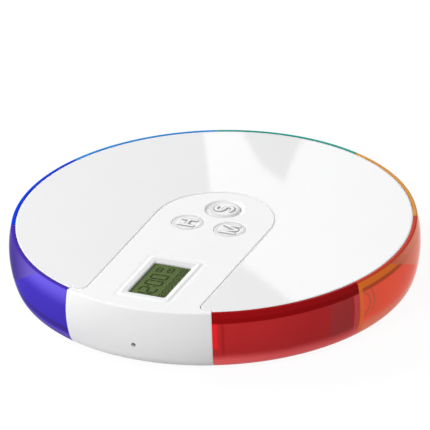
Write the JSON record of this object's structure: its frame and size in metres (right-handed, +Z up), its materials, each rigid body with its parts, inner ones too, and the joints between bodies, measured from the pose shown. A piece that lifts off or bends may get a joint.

· · ·

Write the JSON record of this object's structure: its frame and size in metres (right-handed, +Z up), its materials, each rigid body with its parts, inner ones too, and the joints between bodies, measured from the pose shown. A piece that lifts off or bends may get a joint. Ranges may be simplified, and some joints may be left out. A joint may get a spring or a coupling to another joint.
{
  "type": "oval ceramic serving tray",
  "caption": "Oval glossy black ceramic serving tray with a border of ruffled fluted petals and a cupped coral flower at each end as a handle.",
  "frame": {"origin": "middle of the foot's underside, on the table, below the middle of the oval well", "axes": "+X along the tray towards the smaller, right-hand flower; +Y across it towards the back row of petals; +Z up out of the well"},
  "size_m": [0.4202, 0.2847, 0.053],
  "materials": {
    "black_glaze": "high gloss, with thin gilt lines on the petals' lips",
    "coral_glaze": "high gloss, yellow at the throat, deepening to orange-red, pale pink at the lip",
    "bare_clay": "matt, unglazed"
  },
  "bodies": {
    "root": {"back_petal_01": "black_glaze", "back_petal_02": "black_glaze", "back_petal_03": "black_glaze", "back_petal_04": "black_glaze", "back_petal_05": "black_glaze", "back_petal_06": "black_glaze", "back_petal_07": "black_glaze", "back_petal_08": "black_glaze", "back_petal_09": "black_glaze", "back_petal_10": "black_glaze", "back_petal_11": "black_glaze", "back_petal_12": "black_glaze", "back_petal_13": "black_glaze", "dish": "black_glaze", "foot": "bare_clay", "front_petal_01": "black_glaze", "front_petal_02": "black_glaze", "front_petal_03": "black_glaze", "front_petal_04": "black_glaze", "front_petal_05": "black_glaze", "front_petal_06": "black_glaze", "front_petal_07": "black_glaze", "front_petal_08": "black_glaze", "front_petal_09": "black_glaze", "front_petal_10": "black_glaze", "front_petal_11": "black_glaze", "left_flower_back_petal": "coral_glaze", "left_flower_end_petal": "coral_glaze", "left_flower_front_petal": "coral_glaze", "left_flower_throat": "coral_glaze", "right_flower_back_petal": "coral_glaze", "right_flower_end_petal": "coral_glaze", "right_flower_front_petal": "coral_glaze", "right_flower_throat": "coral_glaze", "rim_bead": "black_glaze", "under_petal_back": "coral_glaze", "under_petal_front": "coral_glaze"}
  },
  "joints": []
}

· · ·

What is asked →
Copy out all lines from the material above that contain the string "with".

Correct answer →
Write the JSON record of this object's structure: its frame and size in metres (right-handed, +Z up), its materials, each rigid body with its parts, inner ones too, and the joints between bodies, measured from the pose shown. A piece that lifts off or bends may get a joint.
Write the JSON record of this object's structure: its frame and size in metres (right-handed, +Z up), its materials, each rigid body with its parts, inner ones too, and the joints between bodies, measured from the pose shown. A piece that lifts off or bends may get a joint. Ranges may be simplified, and some joints may be left out. A joint may get a spring or a coupling to another joint.
  "caption": "Oval glossy black ceramic serving tray with a border of ruffled fluted petals and a cupped coral flower at each end as a handle.",
    "black_glaze": "high gloss, with thin gilt lines on the petals' lips",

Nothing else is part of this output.